Apple isn’t the only one with these kinds of quality assurance problems. I recently installed Windows 8 on an older desktop computer I wanted to give to my mother (she unfortunately couldn’t see herself using Linux).  The first thing I did after installing the new OS was to try and run Windows Update. However, it didn’t work, and I was appalled to find that on this version of the OS, Windows Update is broken out of the box. I learned that there was a patch to fix the issue, but the patch didn’t work, it displayed a progress bar that remained perpetually frozen. Online searches revealed that in order to get the patch to work, I had to unplug the ethernet cable.
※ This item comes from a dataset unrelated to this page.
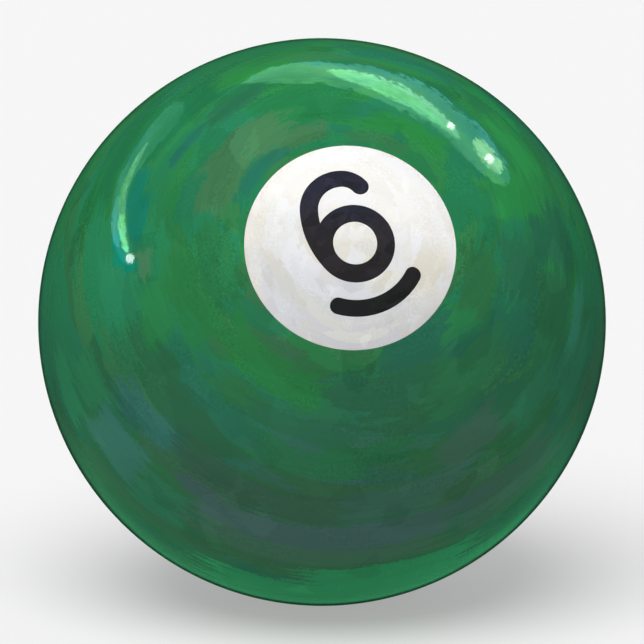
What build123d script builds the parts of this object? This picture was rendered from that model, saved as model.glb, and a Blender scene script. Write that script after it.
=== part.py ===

Why is it that we live in a world riddled with bugs? I think there are a few reasons for this. No doubt, part of the issue is that our competitive capitalist economy makes major software and hardware vendors want to move at breakneck speeds. Technological progress doesn’t nearly justify a new generation of smartphones being released each year, but, fuck the environment, a new product needs to be released in order to maintain interest and keep sales numbers high. We move fast, and in the process, we break things.
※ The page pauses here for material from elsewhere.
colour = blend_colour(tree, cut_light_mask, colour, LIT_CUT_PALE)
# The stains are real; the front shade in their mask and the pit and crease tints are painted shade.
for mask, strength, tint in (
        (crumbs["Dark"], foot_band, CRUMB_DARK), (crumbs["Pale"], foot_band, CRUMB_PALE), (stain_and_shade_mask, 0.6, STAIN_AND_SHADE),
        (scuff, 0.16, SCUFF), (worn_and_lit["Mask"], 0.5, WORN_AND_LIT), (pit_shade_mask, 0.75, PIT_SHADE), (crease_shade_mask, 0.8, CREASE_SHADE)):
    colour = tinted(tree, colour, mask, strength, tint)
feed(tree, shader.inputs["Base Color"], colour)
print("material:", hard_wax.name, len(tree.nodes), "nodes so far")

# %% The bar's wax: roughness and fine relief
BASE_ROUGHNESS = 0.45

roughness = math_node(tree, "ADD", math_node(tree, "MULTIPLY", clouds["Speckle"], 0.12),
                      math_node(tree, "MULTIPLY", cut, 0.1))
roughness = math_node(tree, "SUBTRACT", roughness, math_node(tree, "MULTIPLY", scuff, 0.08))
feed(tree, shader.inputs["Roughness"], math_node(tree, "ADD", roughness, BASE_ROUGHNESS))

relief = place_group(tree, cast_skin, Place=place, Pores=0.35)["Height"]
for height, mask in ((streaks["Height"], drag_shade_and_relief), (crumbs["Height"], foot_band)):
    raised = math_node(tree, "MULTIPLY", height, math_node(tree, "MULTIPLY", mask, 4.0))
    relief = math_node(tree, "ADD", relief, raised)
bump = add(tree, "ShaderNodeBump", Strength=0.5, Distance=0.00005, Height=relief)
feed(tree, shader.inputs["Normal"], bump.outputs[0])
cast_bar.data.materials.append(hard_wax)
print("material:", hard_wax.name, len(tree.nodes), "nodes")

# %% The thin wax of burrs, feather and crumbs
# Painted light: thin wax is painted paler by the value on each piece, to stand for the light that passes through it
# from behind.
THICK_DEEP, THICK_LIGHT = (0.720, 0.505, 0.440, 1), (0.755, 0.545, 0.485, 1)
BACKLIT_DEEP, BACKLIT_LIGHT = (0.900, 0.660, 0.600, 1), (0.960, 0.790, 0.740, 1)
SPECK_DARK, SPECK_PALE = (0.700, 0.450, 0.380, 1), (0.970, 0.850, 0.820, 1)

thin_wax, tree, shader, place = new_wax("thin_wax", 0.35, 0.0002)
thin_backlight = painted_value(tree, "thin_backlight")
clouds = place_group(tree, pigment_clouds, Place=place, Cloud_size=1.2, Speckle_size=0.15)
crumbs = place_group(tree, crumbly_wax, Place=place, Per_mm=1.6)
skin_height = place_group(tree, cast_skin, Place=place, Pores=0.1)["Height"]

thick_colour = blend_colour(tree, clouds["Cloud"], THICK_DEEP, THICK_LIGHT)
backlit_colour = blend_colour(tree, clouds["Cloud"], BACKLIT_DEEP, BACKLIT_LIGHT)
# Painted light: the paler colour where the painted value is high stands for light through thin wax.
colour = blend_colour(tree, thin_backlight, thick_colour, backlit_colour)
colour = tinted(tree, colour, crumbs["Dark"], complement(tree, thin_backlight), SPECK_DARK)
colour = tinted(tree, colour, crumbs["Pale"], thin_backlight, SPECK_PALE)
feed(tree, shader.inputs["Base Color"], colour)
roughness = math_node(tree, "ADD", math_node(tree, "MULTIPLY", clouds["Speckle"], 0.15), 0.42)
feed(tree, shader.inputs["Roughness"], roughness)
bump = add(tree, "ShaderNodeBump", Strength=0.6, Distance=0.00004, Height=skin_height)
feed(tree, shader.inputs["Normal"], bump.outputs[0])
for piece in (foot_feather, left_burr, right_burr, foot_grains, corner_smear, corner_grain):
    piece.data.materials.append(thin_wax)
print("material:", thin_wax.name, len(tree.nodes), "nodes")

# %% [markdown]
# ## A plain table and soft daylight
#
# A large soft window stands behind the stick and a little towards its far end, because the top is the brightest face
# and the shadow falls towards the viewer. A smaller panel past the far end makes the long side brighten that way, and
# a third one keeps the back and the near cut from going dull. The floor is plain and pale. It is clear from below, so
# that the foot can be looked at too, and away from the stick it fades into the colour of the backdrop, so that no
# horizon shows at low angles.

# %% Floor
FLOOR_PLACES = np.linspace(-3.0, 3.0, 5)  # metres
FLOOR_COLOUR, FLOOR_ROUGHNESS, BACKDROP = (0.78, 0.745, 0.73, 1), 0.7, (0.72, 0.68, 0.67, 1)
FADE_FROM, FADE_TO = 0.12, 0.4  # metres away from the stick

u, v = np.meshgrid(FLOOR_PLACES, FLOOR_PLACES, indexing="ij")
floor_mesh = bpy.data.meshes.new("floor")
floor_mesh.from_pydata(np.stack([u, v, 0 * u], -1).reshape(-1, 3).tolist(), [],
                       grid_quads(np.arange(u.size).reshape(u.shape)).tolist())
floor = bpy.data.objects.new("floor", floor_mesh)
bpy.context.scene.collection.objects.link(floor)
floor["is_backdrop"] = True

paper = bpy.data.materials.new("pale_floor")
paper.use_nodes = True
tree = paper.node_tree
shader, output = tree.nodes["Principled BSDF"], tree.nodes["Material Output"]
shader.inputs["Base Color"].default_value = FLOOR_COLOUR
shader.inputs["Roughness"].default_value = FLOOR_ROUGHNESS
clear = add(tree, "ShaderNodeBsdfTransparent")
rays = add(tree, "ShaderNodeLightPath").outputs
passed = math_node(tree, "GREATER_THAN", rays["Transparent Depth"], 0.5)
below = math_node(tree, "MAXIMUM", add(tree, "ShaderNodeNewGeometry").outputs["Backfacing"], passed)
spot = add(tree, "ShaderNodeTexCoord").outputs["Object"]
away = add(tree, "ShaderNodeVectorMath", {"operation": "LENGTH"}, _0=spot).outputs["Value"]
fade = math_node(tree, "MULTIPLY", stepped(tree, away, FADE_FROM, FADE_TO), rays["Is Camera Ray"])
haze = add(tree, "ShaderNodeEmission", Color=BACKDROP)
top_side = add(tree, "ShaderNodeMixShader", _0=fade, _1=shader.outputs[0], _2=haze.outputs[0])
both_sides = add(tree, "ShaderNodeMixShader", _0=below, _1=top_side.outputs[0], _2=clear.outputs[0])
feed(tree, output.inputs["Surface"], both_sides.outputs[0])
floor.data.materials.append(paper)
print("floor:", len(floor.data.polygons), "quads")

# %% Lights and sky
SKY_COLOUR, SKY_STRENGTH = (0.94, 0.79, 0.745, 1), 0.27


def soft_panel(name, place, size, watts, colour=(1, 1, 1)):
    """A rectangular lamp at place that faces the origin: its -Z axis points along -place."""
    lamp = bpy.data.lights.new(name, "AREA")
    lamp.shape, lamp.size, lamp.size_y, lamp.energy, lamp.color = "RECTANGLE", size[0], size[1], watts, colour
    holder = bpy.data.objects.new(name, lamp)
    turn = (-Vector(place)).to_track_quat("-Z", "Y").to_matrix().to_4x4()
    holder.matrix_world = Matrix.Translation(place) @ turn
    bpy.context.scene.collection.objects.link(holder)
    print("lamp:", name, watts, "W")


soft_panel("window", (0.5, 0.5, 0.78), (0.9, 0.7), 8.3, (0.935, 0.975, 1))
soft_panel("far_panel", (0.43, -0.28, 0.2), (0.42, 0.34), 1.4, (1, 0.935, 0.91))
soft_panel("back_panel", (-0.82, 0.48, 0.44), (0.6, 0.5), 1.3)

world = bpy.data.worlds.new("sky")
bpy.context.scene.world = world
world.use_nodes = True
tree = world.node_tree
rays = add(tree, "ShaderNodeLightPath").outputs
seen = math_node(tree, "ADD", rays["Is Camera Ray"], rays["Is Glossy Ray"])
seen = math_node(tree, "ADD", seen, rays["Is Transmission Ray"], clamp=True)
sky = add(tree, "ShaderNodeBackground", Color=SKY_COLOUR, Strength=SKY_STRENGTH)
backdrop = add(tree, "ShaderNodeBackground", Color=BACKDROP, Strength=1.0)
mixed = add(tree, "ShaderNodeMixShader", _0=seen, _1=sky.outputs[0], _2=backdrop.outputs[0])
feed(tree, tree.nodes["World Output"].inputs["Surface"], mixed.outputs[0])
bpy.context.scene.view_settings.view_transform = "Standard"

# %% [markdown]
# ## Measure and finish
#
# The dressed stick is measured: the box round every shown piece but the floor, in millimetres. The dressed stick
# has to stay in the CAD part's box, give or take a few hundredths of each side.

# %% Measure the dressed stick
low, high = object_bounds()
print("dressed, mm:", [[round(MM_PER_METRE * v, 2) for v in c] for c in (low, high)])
I’ve been a user of Ubuntu Linux for over 10 years now. I chose this distribution because, at the time, it was the most popular, and that made it easy to find software, as well as online help if anything ever went wrong. Originally, when I discovered Ubuntu, it used the GNOME desktop, and things worked fairly seamlessly. However, around 2011, Ubuntu began shipping with a different user interface which they called Unity. This new user interface was riddled with bugs, and the reception was horrible. My understanding is that this user interface change cost Ubuntu its spot as the #1 most popular Linux distribution, where it was replaced by Mint, and now MX Linux.

Why did Canonical choose to replace GNOME in the first place? Probably because the first iPad was released in 2010, and at the time, people couldn’t stop talking about how tablet computers were the future. Canonical wanted to capitalize on the latest trend and make Ubuntu more appealing to tablet users. This necessitated a UI redesign with large buttons, something that looked more like iOS. In the process, they seemingly forgot that at the time, there were no tablets to run Ubuntu on, introduced many new bugs, and quickly alienated their existing user base, overwhelmingly running Ubuntu on laptops and desktops.

As of 2020, Ubuntu is back to running GNOME, and the most innovative feature to have been introduced to tablet computers is a detachable external keyboard, effectively turning said tablets into laptops. I don’t want to sound cynical and overly conservative. I love building new things, and I think that reinventing the wheel can be a valuable learning experience, but it seems obvious to me that sometimes, there’s a lot of value in stability and predictability. Some things should be reinvented, but in other cases, things don’t really need to change. We badly need electric cars and green energy, but maybe we don’t need that user interface redesign.

In software and hardware design, the things that we should be the most wary about breaking, are the interfaces that people rely on. APIs are an obvious area where stability is particularly valuable, and backward compatibility is crucial. Linus Torvalds is known to have vehemently defended a policy that the Linux kernel should never break user space. This policy makes sense, considering that the interface that the kernel exposes to software is one of the most basic and foundational APIs there is. If the kernel routinely breaks programs and libraries, that makes it very difficult to build anything on the platform.

It’s not just APIs though, it’s also programming languages. Many languages add new features all the time, and in the process, break existing software. It’s hard to build something when the ground is constantly shifting. Companies large and small, as well as individual developers, spend a huge amount of effort simply reacting to change and fixing what was broken. This has made me think that, when developing and growing a programming language, you’d probably be doing your existing user base a favor by prioritizing, stability, bug fixes and performance improvements over the constant addition of new features.

I think that what motivates the constant new feature additions we see in JavaScript, Python and Ruby and other languages is not purely a desire to help programmers be more productive, but also a drive to keep up with the Joneses and maintain some competitive edge over other languages. Language designers are worried that new users will flock to whichever language has the newest, trendiest features.

There is probably some truth to the idea that many newcomers will go for the latest features. However, on the flip side, I’ve been wondering if there can’t be a competitive edge in designing a language that is minimalistic, stable and slow to evolve by design. My personal preference is for languages that avoid hidden, complex, automagic behavior. I also think that there is value in choosing a syntax and semantics that uses broadly understood primitives. After all, the main value of a language is in being understood.